Ecological awareness 

Hippies were mocked for their opposition to clear-cutting and experimentation with live animals. They believed in the interrelatedness of all living beings, so favored vegetarianism and organic gardening. Today: The world is coming around to the hippy position. Whole foods are good; coal and oil are hazardous. Extinction of species has taken on a more serious meaning. Environmental groups are influential in politics. Continued awareness of global warming is likely to make people even more concerned about the environment.

Higher consciousness

Hippies rejected traditional religion. They were looking for a deeper and more personal connection with the divine.
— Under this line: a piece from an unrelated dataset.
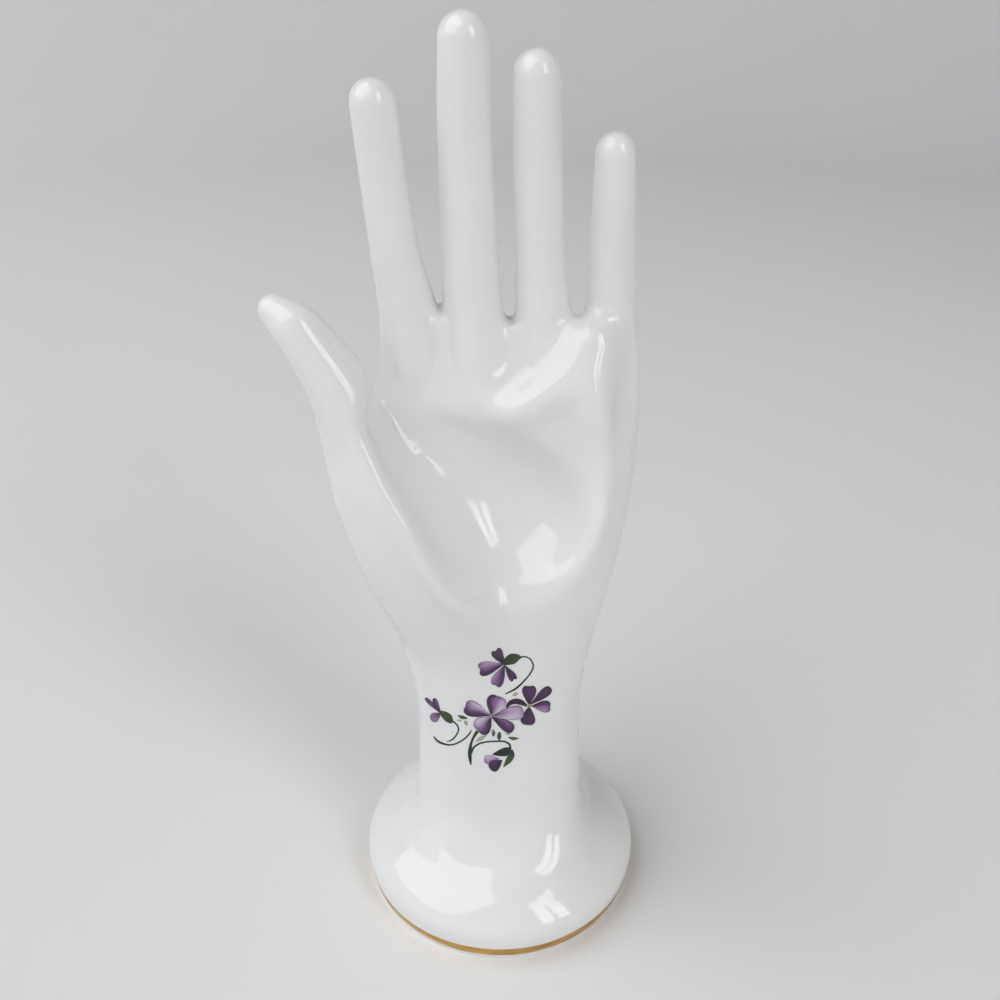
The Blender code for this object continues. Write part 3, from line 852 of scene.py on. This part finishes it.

They frequently used psychedelic drugs to achieve this end. Today: The interest in meditation and eastern religions is much wider-spread and more main-stream than in 1967. Polls reveal that 16% of Americans meditate daily using a secular meditation practice, while another 9% use an eastern meditation practice.

Counter culture drugs

Hippies used marijuana and many other drugs. The establishment responded with increasingly harsh sentences for marijuana use. Their severe laws filled the prisons with prisoners whose only crime is taking a relatively harmless drug that is not approved by the establishment. Today: The prisons are still full of non-violent drug offenders, but states are beginning to legalize marijuana. Some states, notably Mississippi, have recognized the folly of locking up non-violent drug users and paying for their upkeep, sometimes for years. The great logjam of strict drug laws is starting to break up.

Hippies triumph

Fifty years ago, hippies were attacked and mocked for their eccentric views. Today, their views are either mainstream or becoming so rapidly. The Tea Party are the same folks who mocked the hippies then. These latter-day bigots seem to be dying out and leaving the hippies to inherit the world.